But QueticoMike is a one of the leading contributors to the SW Ohio forum and a lot of people in this forum knew he was going on that trip and were interested in how he did. I think if it was anyone else you had a good point but it's QueticoMike. There are a lot of people who use his advice and search his posts to become better fisherman (including myself), and wouldn't want his valuable information spread out and harder to find. Bottom line Mike is a valuable member to the SW Ohio Forum and probably 80% know who he is and were a lot more interested in his trip. I garentee that is more than the people who are interested out of state.


----------



## Think_Like_Fish (Jun 8, 2012)

I think a better solution would have been to copy..not moved.. pics to out of state forum...just my 2 cents


----------



## JimmyMac (Feb 18, 2011)

Does nobody use the "New Posts" button? I always click that and scroll threw, then head to the SW Ohio reports.


----------



## QueticoMike (Sep 25, 2008)

JimmyMac said:


> Does nobody use the "New Posts" button? I always click that and scroll threw, then head to the SW Ohio reports.
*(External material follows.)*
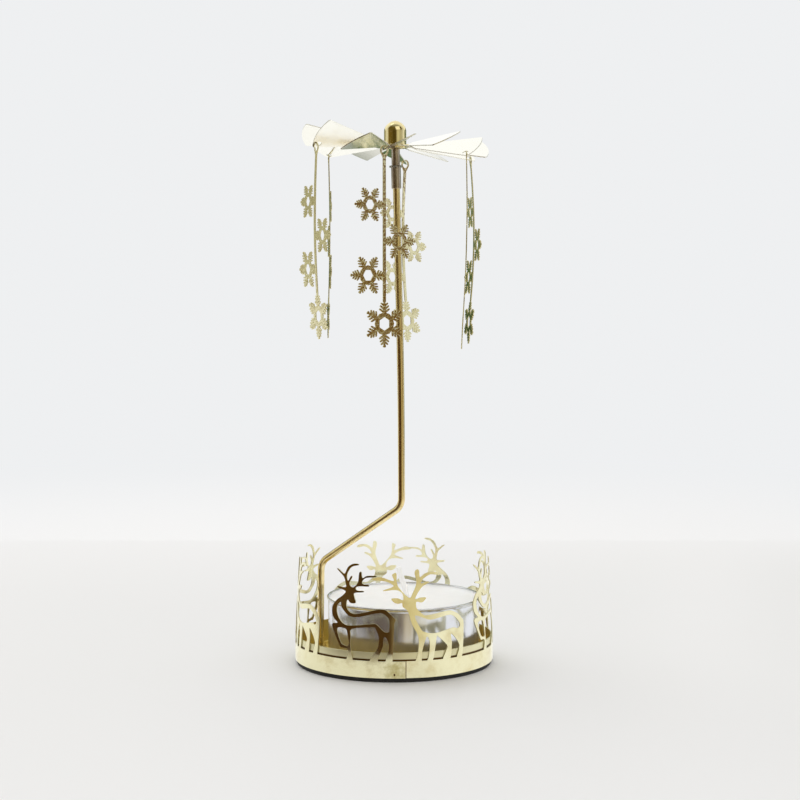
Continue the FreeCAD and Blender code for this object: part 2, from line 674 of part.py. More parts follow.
def hang_point(petal, turn):
    """Where an eye at a turn about Z sits: the middle of the metal that it goes round.

    The eye passes through the hole towards the petal's low corner, and the metal runs
    along the eye's plane from the hole to the side, the end or the cut corner.
    """
    place = petal_place(petal)
    along = place.Rotation.inverted().multVec(around(1, turn, ZERO))
    along.z = 0
    along.normalize()
    corner_way = around(1, -45, ZERO)
    if along.dot(corner_way) < 0:
        along = -along
    inset = size("hole_inset")
    hole_radius = size("hole_radius")
    shift = corner_way * ((hole_radius - size("eye_wire") / 2) * EYE_SHIFT_SHARE)
    edges = [
        (Vector(1, 0, 0), inset),
        (Vector(0, -1, 0), inset),
        (corner_way, (2 * inset - size("petal_corner_round")) / math.sqrt(2)),
    ]
    edge_reach = min((reach - shift.dot(way)) / along.dot(way)
                     for way, reach in edges if along.dot(way) > 0)
    back = shift.dot(along)
    hole_reach = math.sqrt(back ** 2 + hole_radius ** 2 - shift.dot(shift)) - back
    middle = hole_middle() + shift + along * ((edge_reach + hole_reach) / 2)
    return place.multVec(middle)


def petal_solid(petal):
    thickness = size("fan_sheet")
    root = size("hub_radius") - size("petal_root")
    reach = size("petal_corner_reach")
    half_root = size("petal_root") / 2
    half_tip = size("petal_tip") / 2
    low = Vector(0, 0, -thickness / 2)
    off = size("petal_corner_round")
    side = off * math.tan(side_slope())
    right = [Vector(root, -half_root, 0), Vector(size("hub_radius"), -half_root, 0),
             Vector(reach - off, side - half_tip, 0), Vector(reach, off - half_tip, 0)]
    left = [Vector(corner.x, -corner.y, 0) for corner in reversed(right)]
    corners = [corner + low for corner in right + left]
    edges = [Part.LineSegment(corners[place - 1], corners[place]).toShape()
             for place in range(len(corners)) if place != len(right)]
    tip = Vector(size("petal_reach"), 0, 0) + low
    edges.append(Part.Arc(corners[len(right) - 1], tip, corners[len(right)]).toShape())
    blade = Part.Face(Part.Wire(Part.__sortEdges__(edges))).extrude(UP * thickness)
    if petal % HANGER_EVERY == 0:
        blade = blade.cut(Part.makeCylinder(size("hole_radius"), 2 * thickness,
                                            hole_middle() - UP * thickness))
    blade.Placement = petal_place(petal)
    return blade


hub = Part.makeCylinder(size("hub_radius"), size("fan_sheet"),
                        rotor_base + UP * size("fan_height - fan_sheet / 2"))
hub = hub.fuse([petal_solid(petal) for petal in range(PETALS)])
hub = hub.cut(Part.makeCylinder(size("eyelet_radius"), size("cap_radius"),
                                rotor_base + UP * size("fan_height - cap_radius / 2")))
rotor_fan = solid_part("rotor_fan", hub.removeSplitter())

# The six hangers: flat etched strips of four snowflakes, each hung by the eye at its
# top through the hole at the low corner of every second petal. A hanger's own frame has
# its hang point at the origin, X along the strip's width, Z up.
ARM_SHARES = [(0.56, 0.06), (0.78, 0.26), (0.72, 0.06), (1.00, 0.06)]
HEXAGON_HOLE_SHARE = 0.30
HEXAGON_BODY_SHARE = 0.44
FLAKES = (
    ("flake_1_drop", "flake_1_radius", -1),
    ("flake_2_drop", "flake_2_radius", 1),
    ("flake_3_drop", "flake_3_radius", -1),
    ("flake_4_drop", "flake_4_radius", 0),
)
HANGER_TURN = (42, 88, -84, 40, 95.5, -67)
ARMS = 6
ARM_STEP = 360 / ARMS


def snowflake(middle, radius, first_arm):
    """A six-armed flake with one pair of barbs to each arm and a hexagonal hole."""
    corners = []
    for arm in range(ARMS):
        direction = first_arm + arm * ARM_STEP
        along = around(1, direction, ZERO)
        across = around(1, direction + 90, ZERO)
        right = [middle + along * (reach * radius) - across * (half * radius)
                 for reach, half in ARM_SHARES]
        left = [middle + along * (reach * radius) + across * (half * radius)
                for reach, half in reversed(ARM_SHARES)]
        valley = around(HEXAGON_BODY_SHARE * radius, direction + ARM_STEP / 2, middle)
        corners += right + left + [valley]
    hole = [around(HEXAGON_HOLE_SHARE * radius, first_arm + arm * ARM_STEP, middle)
            for arm in range(ARMS)]
    return flat_plate(corners, size("hanger_sheet"), [hole])


def hanger_solid():
    """The strip, its eye and its flakes, fused flat in the XY plane."""
    thickness = size("hanger_sheet")
    half = size("hanger_strip") / 2
    eye = size("eye_radius")
    wire = size("eye_wire")
    top = size("fan_sheet") / 2 + size("eye_play")
    eye_middle = Vector(0, top - eye, 0)
    neck = eye_middle - Vector(0, size("eye_neck"), 0)

    def teardrop(radius, tip, width):
        """A disc of the eye's radius and the taper that runs from it to the strip."""
        disc = Part.makeCylinder(radius, thickness, eye_middle - UP * (thickness / 2))
        side = math.sqrt(2) / 2 * radius
        taper = flat_plate([Vector(eye_middle.x - side, eye_middle.y - side, 0),
                            Vector(-width, tip.y, 0), Vector(width, tip.y, 0),
                            Vector(eye_middle.x + side, eye_middle.y - side, 0)],
                           thickness)
        return disc.fuse(taper)

    bottom_arm = size("flake_4_drop - flake_4_radius")
    strip_low = eye_middle.y - bottom_arm - half
    strip_plate = flat_plate([Vector(-half, strip_low, 0), Vector(half, strip_low, 0),
                              Vector(half, neck.y, 0), Vector(-half, neck.y, 0)], thickness)
    pieces = [strip_plate]
    for drop, radius, side in FLAKES:
        reach = size(radius)
        across = side * reach * (1 - ARM_SHARES[-1][1])
        middle = Vector(across, eye_middle.y - size(drop), 0)
        pieces.append(snowflake(middle, reach, 0 if side else 90))
    hanger = teardrop(eye + wire, neck, half).fuse(pieces)
    inner_tip = neck + Vector(0, 2 * half, 0)
    return hanger.cut(teardrop(eye, inner_tip, wire / 8)).removeSplitter()


one_hanger = hanger_solid()
upright = Rotation(Vector(1, 0, 0), 90)
hangers = []
for place, turn in enumerate(HANGER_TURN):
    hang_at = hang_point(place * HANGER_EVERY, turn)
    hangers.append(solid_part(f"hanger_{place + 1}", one_hanger,
                              Placement(hang_at, Rotation(UP, turn).multiply(upright))))

doc.recompute()
faults = [item.Label for item in doc.Objects
          if any(word in item.State for word in ("Invalid", "Error"))]
if faults:
    raise ValueError("failed objects: " + ", ".join(faults))

sub_parts = [foot_pad, base_pan, reindeer_band, tealight_cup, candle_wax,
             wick_sustainer, candle_wick, support_rod, pivot_sleeve, needle_holder,
             sleeve_ring, pivot_needle, rotor_cap, bearing_cup, rotor_fan] + hangers
for part in sub_parts:
    if part.Shape.isNull() or not part.Shape.isValid() or not part.Shape.Solids:
        raise ValueError(part.Label + " has no valid solid")
os.makedirs("parts", exist_ok=True)
for part in sub_parts:
    part.Shape.exportStep(f"parts/{part.Label}.step")
    print(part.Label, len(part.Shape.Solids), round(part.Shape.Volume, 3))
print("needle point", tuple(round(number, 4) for number in lean_place.Base))
for part in hangers:
    print(part.Label, tuple(round(number, 4) for number in part.Placement.Base))
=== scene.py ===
# An angel chime carousel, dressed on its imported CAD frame. The part's lengths are
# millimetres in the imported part's own frame until a mesh is made of them, the stage's are
# metres, and angles are degrees. Azimuths count from the front towards the right.
import bpy
import json
import math
import numpy as np
from mathutils import Matrix, Vector
from mathutils.geometry import delaunay_2d_cdt


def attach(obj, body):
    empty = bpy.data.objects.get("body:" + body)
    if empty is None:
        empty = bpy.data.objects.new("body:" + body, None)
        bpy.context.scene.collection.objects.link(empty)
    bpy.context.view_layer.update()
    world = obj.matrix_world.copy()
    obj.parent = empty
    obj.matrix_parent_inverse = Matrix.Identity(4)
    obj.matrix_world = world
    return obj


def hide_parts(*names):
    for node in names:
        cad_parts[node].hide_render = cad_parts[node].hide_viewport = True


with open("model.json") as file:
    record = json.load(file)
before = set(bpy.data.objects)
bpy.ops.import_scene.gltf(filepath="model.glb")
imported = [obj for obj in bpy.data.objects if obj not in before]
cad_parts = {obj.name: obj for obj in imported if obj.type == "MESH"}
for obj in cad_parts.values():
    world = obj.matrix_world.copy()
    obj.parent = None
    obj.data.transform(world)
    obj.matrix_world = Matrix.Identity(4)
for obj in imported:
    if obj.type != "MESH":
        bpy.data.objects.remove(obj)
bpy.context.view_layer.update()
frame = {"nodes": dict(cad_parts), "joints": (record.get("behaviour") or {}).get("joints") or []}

# The room: a white sill, cut off in front of the carousel, a bright window wall behind
# and a brown room before it. Only shiny metal sees the window and the room; the camera
# sees the pale floor and a plain pale backdrop.
MM = 0.001
CAMERA_PLACE = (1.473 * MM, -411.13 * MM, 91.17 * MM)
CAMERA_PITCH, CAMERA_LENS = 3.694, 75.55
BACKDROP_WHITE, BRIGHT = (0.86, 0.87, 0.88, 1), (1.04, 1.04, 1.04, 1)
LIGHT_IN_FRONT, LIGHT_BEHIND, LIGHT_TURN = (0.60, 0.58, 0.55, 1), (0.96, 0.96, 0.96, 1), 0.6
LAMPS = (("window_lamp", (-0.25, 0.55, 1.00), 0.9, 4.6),
         ("room_lamp", (0.45, -0.70, 0.80), 0.8, 2.0))
LAMPS_AIM = (0, 0, 0.06)
# What metal sees by heading, from 0 at the left to 1 at the right: low down, and from
# UPPER_ROOM up. The ceiling and what is straight overhead come above that.
ROOM_COLOURS = [
    (0.10, (0.14, 0.07, 0.012)), (0.30, (0.055, 0.025, 0.006)), (0.49, (0.06, 0.03, 0.008)),
    (0.55, (0.23, 0.16, 0.055)), (0.62, (0.46, 0.38, 0.20)), (0.72, (0.56, 0.50, 0.32)),
    (0.82, (0.30, 0.22, 0.09)), (0.88, (0.15, 0.075, 0.014)), (0.96, (0.13, 0.055, 0.008)),
]
UPPER_ROOM_COLOURS = [
    (0.00, (0.74, 0.75, 0.72)), (0.07, (0.55, 0.50, 0.36)), (0.12, (0.16, 0.11, 0.02)),
    (0.33, (0.13, 0.09, 0.02)), (0.40, (0.070, 0.048, 0.006)), (0.56, (0.075, 0.05, 0.008)),
    (0.61, (0.58, 0.54, 0.38)), (0.68, (0.70, 0.67, 0.52)), (0.80, (0.48, 0.46, 0.34)),
    (1.00, (0.56, 0.56, 0.54)),
]
UPPER_ROOM = (0.076, 0.084)
CEILING, CEILING_BROWN = (0.12, 0.50), (0.13, 0.095, 0.02, 1)
OVERHEAD, OVERHEAD_GREY = (0.75, 0.98), (0.34, 0.34, 0.28, 1)
WINDOW_SIDE = (-0.09, 0.0)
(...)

I don't, probably because I don't care what else goes on in the other forums. I think a lot of people on this board basically stay just in the SW fishing section like I do.


----------



## chaunc (Apr 11, 2004)

steve113535 said:


> But QueticoMike is a one of the leading contributors to the SW Ohio forum and a lot of people in this forum knew he was going on that trip and were interested in how he did. I think if it was anyone else you had a good point but it's QueticoMike. There are a lot of people who use his advice and search his posts to become better fisherman (including myself), and wouldn't want his valuable information spread out and harder to find. Bottom line Mike is a valuable member to the SW Ohio Forum and probably 80% know who he is and were a lot more interested in his trip. I garentee that is more than the people who are interested out of state.


Doesn't exempt him from the same rules we all have to follow and enforce on every board here. There's no need to keep complaining about an action that was taken in a correct manner. Respectfully, i'm shutting this thread down.


----------